The Air Force is the US military's biggest user of jet fuel, and its tanker and cargo aircraft are responsible for about 60% of that consumption annually. The service is interested in the increased fuel efficiency offered by Blended Wing Body aircraft — JetZero says its design "cuts fuel burn and emissions in half" — and Kendall and other officials touted that at the event.
"When you take a look at the challenges we have going forward, we know that operational energy is going to be a critical factor," said Ravi Chaudhary, assistant secretary of the Air Force for energy, installations, and environment.
Energy usage is "going to be the margin of victory in a near-peer competition, particularly in the Pacific. So we've got to be laser-focused on that — laser-focused on endurance, range, speed," added Chaudhary, whose office is overseeing the project.
If the aircraft has 50% greater fuel efficiency, "you're talking about doubling the ranges or possibly doubling the payloads," said Tom Jones, president of aeronautics systems at Northrop Grumman, which is working with JetZero to build the demonstrator aircraft.
Along with assessing fuel usage, a full-size demonstrator will allow the Air Force to evaluate a Blended Wing Body aircraft's ability to use shorter runways, a central element of the service's Agile Combat Employment, or ACE, concept, which entails dispersing to smaller, less developed outposts to avoid being targeted at major bases by China's long-range weapons.

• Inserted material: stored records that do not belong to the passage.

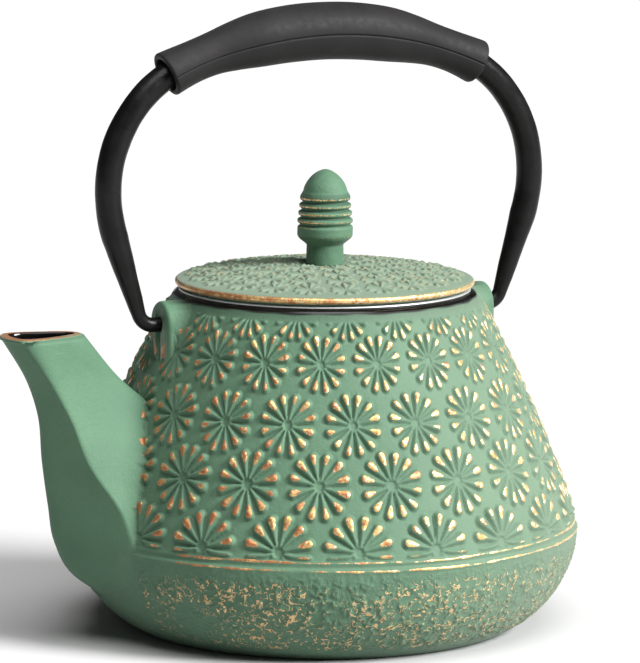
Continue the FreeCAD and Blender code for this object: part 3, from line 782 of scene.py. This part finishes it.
def lid_relief(radius, turn):
    """Relief in millimetres and gold from 0 to 1 on the top of the lid."""
    relief, gold = np.zeros_like(radius), np.zeros_like(radius)
    for ring, (place, count) in enumerate(LID_RINGS):
        near = np.abs(radius - place) < LID_STAR * 1.05
        pitch = 2 * math.pi / count
        number = np.round(turn[near] / pitch - ring * 0.5)
        offset = turn[near] - (number + ring * 0.5) * pitch
        high, bright = star(offset * place, radius[near] - place, LID_STAR,
                            np.mod(number, count) * 2.3 + ring * 9.1, petals=LID_PETALS)
        relief[near] = np.maximum(relief[near], high * LID_PETAL_HEIGHT)
        gold[near] = np.maximum(gold[near], bright)
    field = smooth(7.0, 8.0, radius) * (1 - smooth(42.6, 43.4, radius))
    return relief * field, gold * field


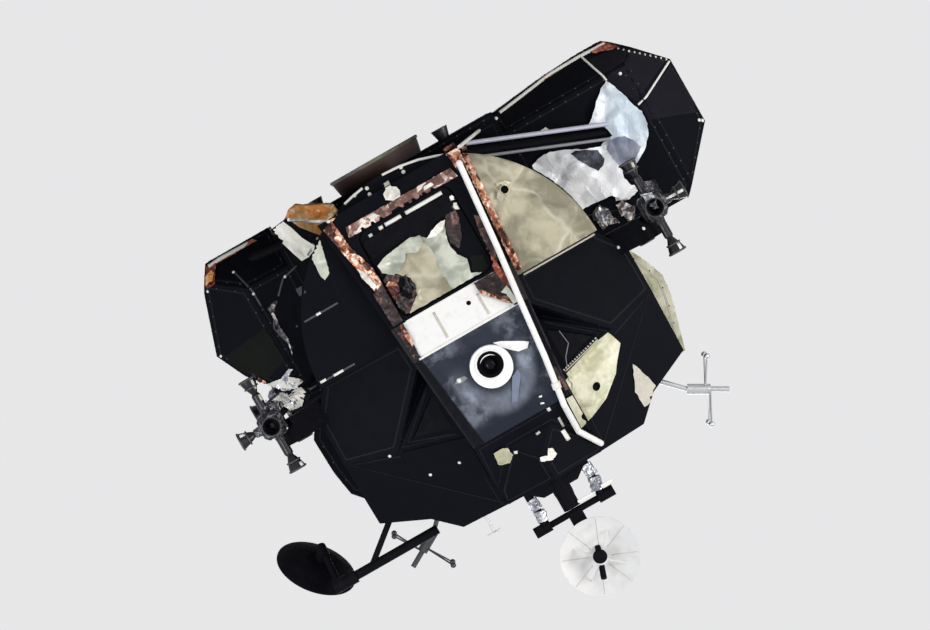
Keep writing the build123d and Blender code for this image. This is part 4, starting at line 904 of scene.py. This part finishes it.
browMarks = {
    "brow_mark_high": {"look": "whiteTape", "width": 0.036, "runs": (mm(-235, 1265, -232, 1175),)},
    "brow_mark_low": {"look": "paleTape", "width": 0.020, "runs": (mm(-252, 1155, -254, 1075),
        mm(-75, 1100, -40, 1105))},
    "brow_marks": {"look": "whiteTape", "width": 0.028, "runs": (mm(-232, 985, -205, 985), mm(-215, 925,
        -185, 915), mm(-225, 870, -200, 865), mm(160, 1135, 170, 1155))},
}
for name, tape in browMarks.items():
    layTape(name, {"lift": 0.006, **tape})
browBlob = {"look": "whiteFilm", "depth": 0.012, "size": 0.06, "step": 0.014, "lift": 0.004,
    "outline": mm(-100, 1310, -50, 1335, 0, 1315, 30, 1295, 20, 1270, -30, 1285, -60, 1240, -90, 1250)}
layFoil("brow_blob", browBlob)
browSquare = {"look": "creamFilm", "outline": mm(200, 1080, 240, 1060, 320, 1060, 330, 1160, 240, 1190,
    190, 1150), "depth": 0.014, "size": 0.1, "step": 0.018}
layFoil("brow_square", browSquare)
vent = skins["outside"].hit("photo", -0.62, 1.01)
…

"The most vexing challenge" in the Indo-Pacific region "is the logistics, with the way this adversary can challenge us at distance," said Maj. Gen. Albert Miller, director of strategy, plans, requirements, and programs for Air Mobility Command, which oversees the service's tanker and cargo fleets.
"So having capabilities that the Blended Wing potentially brings you — of the ranges that you're going to have to fly, the efficiency that allows you to carry cargo rather than fuel, efficiency that allows you to carry fuel to offload to others — that's why this is critical to learn as much as we can learn from this technology, because ACE is completely dependent on the logistics," Miller said Wednesday.
The aircraft could also be designed with folding wings, which "gives you a smaller spot factor, so you can fit more aircraft at potentially a remote location," Jones said.
Earlier this year, the Air Force announced plans to pursue its future tankers and cargo planes — programs known as the Next Generation Air-Refueling System, or NGAS, and the Next-Generation Airlift System, or NGAL. Miller cautioned against "drawing linkages directly" between the Blended Wing contract and the NGAS and NGAL programs but did call the demonstrator "a prototype that we will learn from."
The Air Force will soon begin an analysis of alternatives — an assessment of attributes like fuel usage, runway length needed, and electronic signature — for NGAS to inform what its future tankers will look like.
That future tanker will have to be able "to operate in threat environments that we've never had tankers have to operate in before," Miller said, echoing officials who have said future wars will require the service to do more with its mobility aircraft.
There is "no presumption" that the Blended Wing aircraft "is necessarily the answer for NGAS, but we think that it could be informative in this process," Miller said.
Chaudhary said the service may draw "links" between the Blended Wing project and NGAS or NGAL, "but right now keeping everything on the table is going to be critical because what we want to focus on is the knowledge of this capability, so we're going to push hard with that and then we're going to look for those entry points as they emerge."
JetZero has already unveiled a Blended Wing design that the company says will provide a midmarket commercial airliner that's more efficient than the planes it seeks to replace. That aircraft is years away from entering service, but US officials touted the possibility that their investment could benefit the private sector.
"The commercial industry, including passenger airlines and air freight companies, stand to benefit from development of this technology" through increased cabin space and decreased fuel costs, the Air Force said in its release.
Kathleen Hicks, the deputy secretary of defense, said Thursday that the contract is "an important milestone in the development of a potentially transformational technology" and that its success "would be good news for the Department, our warfighters, the US aerospace industry, and the American taxpayer."